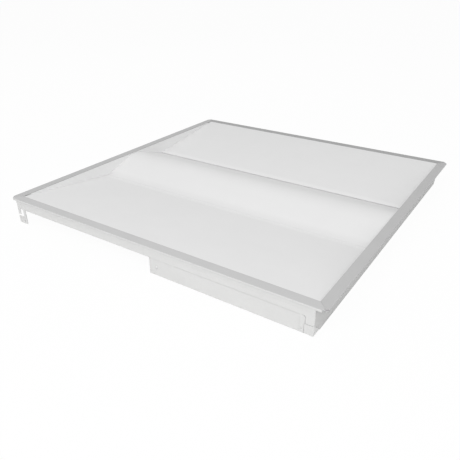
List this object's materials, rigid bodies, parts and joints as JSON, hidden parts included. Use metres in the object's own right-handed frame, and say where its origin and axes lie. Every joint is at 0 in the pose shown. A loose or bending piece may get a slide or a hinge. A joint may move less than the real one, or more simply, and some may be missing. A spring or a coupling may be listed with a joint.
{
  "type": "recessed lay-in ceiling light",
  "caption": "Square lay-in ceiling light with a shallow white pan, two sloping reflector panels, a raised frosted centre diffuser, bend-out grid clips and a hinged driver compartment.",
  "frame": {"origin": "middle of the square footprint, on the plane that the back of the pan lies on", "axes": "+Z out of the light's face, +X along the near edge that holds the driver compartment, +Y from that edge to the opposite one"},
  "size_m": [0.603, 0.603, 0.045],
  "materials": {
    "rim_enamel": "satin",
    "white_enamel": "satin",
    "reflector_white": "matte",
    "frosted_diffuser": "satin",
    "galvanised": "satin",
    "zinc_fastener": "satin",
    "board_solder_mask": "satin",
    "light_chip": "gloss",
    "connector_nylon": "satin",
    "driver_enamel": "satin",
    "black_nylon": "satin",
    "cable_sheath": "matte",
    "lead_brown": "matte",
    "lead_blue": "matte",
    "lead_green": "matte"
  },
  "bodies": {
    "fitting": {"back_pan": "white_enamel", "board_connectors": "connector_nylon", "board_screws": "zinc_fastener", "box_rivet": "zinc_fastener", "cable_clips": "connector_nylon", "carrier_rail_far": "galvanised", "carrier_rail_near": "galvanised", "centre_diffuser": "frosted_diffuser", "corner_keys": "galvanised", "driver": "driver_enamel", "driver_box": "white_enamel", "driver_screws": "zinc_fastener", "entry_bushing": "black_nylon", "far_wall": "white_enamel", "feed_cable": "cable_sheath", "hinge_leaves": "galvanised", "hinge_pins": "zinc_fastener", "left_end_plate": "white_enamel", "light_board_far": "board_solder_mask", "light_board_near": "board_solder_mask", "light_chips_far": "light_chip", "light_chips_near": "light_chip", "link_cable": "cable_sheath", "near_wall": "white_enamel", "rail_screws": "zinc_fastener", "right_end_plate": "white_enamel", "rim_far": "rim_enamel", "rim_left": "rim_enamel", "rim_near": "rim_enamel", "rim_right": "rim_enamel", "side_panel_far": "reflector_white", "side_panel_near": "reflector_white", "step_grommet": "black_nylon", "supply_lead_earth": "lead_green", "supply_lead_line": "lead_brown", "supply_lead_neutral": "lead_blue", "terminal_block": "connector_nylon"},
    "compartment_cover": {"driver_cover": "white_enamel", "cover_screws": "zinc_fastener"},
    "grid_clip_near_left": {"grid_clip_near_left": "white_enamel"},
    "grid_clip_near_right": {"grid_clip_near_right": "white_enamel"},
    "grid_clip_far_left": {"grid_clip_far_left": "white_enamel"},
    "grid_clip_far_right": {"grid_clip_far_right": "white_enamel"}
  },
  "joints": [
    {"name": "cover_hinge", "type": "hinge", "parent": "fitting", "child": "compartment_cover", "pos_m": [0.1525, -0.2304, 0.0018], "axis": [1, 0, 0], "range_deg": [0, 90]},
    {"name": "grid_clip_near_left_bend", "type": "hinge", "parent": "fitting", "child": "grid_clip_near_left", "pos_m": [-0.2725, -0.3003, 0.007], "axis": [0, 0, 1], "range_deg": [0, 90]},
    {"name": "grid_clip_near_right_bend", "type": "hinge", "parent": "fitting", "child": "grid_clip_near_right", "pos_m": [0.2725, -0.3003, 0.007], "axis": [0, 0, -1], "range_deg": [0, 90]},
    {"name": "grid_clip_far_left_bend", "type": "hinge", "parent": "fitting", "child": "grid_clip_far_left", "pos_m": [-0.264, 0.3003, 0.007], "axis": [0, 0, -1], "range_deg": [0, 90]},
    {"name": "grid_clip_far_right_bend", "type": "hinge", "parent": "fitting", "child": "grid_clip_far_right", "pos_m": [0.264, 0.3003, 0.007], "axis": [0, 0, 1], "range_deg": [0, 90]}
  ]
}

#####

**Problem details:**
List every line above that contains the word "bodies".

**Completed exercise:**
List this object's materials, rigid bodies, parts and joints as JSON, hidden parts included. Use metres in the object's own right-handed frame, and say where its origin and axes lie. Every joint is at 0 in the pose shown. A loose or bending piece may get a slide or a hinge. A joint may move less than the real one, or more simply, and some may be missing. A spring or a coupling may be listed with a joint.
  "bodies": {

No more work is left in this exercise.